Un tassello che entrerà subito a regime sarà la formazione strutturale e permanente per gli insegnanti. Quanto ha investito il Governo in questo?
«Fino all’approvazione di questa legge la parola “formazione” era relegata all’iniziativa del singolo, oppure affidata a quella miriade di corsi che anche a detta del corpo docente non portavano da nessuna parte. Su questo capitolo siamo passati da zero euro a quaranta milioni all’anno e faremo partire specifici bandi che saranno orientati su filoni prioritari tra cui le lingue straniere e il cambiamento del modello didattico attraverso l’uso del digitale. Questa è formazione per gli insegnanti, ma anche per gli studenti che non possono più restare indietro nelle lingue o nel digitale. Con il Piano Scuola Digitale abbiamo inserito il diritto ad Internet come diritto fondamentale, perché vogliamo mandare in soffitta un modo vetusto di vivere la didattica».

Dato il delicato momento storico e culturale che viviamo, dopo gli attentati di quest’anno, la scuola è sempre di più terreno di prevenzione di fenomeni di esclusione sociale che determinano sacche di integralismo e terrorismo. Come può il nostro sistema educativo vincere questa battaglia?
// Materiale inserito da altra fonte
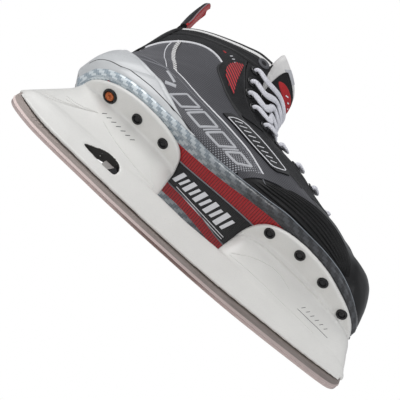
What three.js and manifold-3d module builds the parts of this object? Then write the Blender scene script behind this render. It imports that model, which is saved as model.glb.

«Integrazione non significa contrapposizione di modelli, ma non significa nemmeno multiculturalismo all’anglosassone, cioè mettere insieme in un puzzle relativistico tutto quello c’è. Alla scuola occorre assegnare il valore fondamentale che deve avere, il valore di essere il principale strumento di conoscenza delle proprie radici e della cultura del rispetto, della tolleranza, che non significa nascondo la mia identità non facendo più il presepe per paura di offendere chi è diverso da me. Occorre essere alfabetizzati alla propria storia così da confrontarsi e aprirsi ad altri valori respingendo la cultura della morte. L’Italia può essere un esempio per i paesi europei, può diventare un modello».